The pattern in the background of this image does not exactly have color-reversing symmetry. The source photograph of granite and moss is only vaguely color-reversing when you turn it upside down: the greens turn into grays. Still, when I used it with a formula that would yield color-reversing symmetry, it led to the two similar-but-different shapes: frogs and bugs. Then I wound the pattern onto a sphere in a spiral pattern. I added the purple haze by hand, using Photoshop.

Digital print on aluminum, 20" x 16", 2012

Photographs with rather minimal variation (and artistic value) can turn into beautiful patterns. Can you find the color-reversing symmetry? If you turn the pink puzzle pieces 90°, they match the green ones with the same shapes but opposite colors.

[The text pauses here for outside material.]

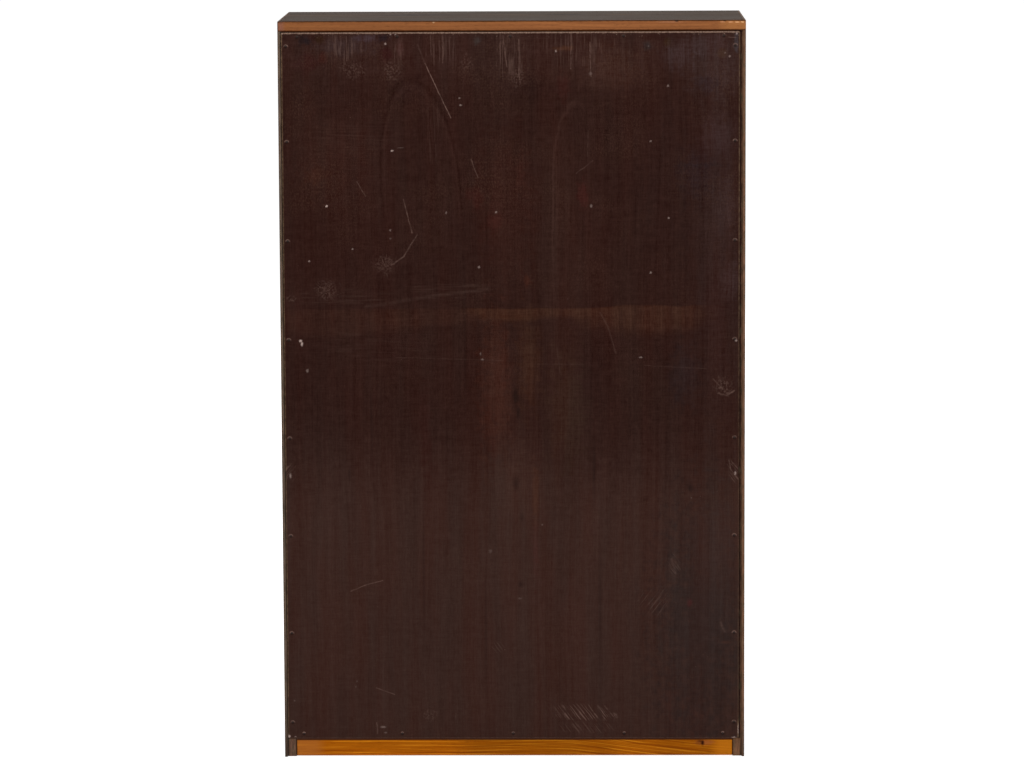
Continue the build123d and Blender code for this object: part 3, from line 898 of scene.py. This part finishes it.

The inset at the lower right shows that my source photograph is actually a collage, combining the original sunset photo with its negative, rotated upside down. Again, the black band is considered a neutral color to separate positive and negative colors.

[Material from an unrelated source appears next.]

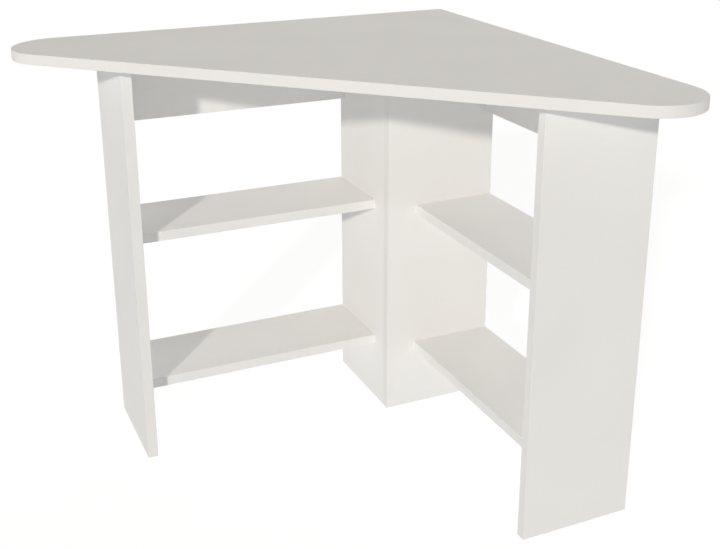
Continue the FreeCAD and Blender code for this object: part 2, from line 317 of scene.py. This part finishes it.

Digital print on aluminum, 20" x 20", 2013

Part of the enjoyment of wallpaper patterns is the way your mind knows how to continue the pattern outside the given frame, in both the left/right and up/down directions. (When mathematicians use the word wallpaper, we just mean any pattern with translational symmetry in two independent directions.) The undulating flip-and-slide symmetry in the up/down direction makes this pattern type one of my favorites. It is symmetric, but not overly so. Here we see alternating axes of glide reflections that are not related by translation. This pattern type is called pg by the International Union of Crystallographers.

Digital print on aluminum, 20" x 16", 2016

Who visits the Temple of the Peach? My first step in going there was to paste the Hyperbolic Peach pattern that I used to illustrate non-Euclidean geometry around the inside of a cylinder, the temple wall. The giant globe holder with its peach medallion holds a sphere decorated with another pattern made from the same peach photograph, which is propped on the floor. Photoshop allows me to tell that floor that it should be highly reflective. I had to let the ray-tracing software run for a day to produce this scene.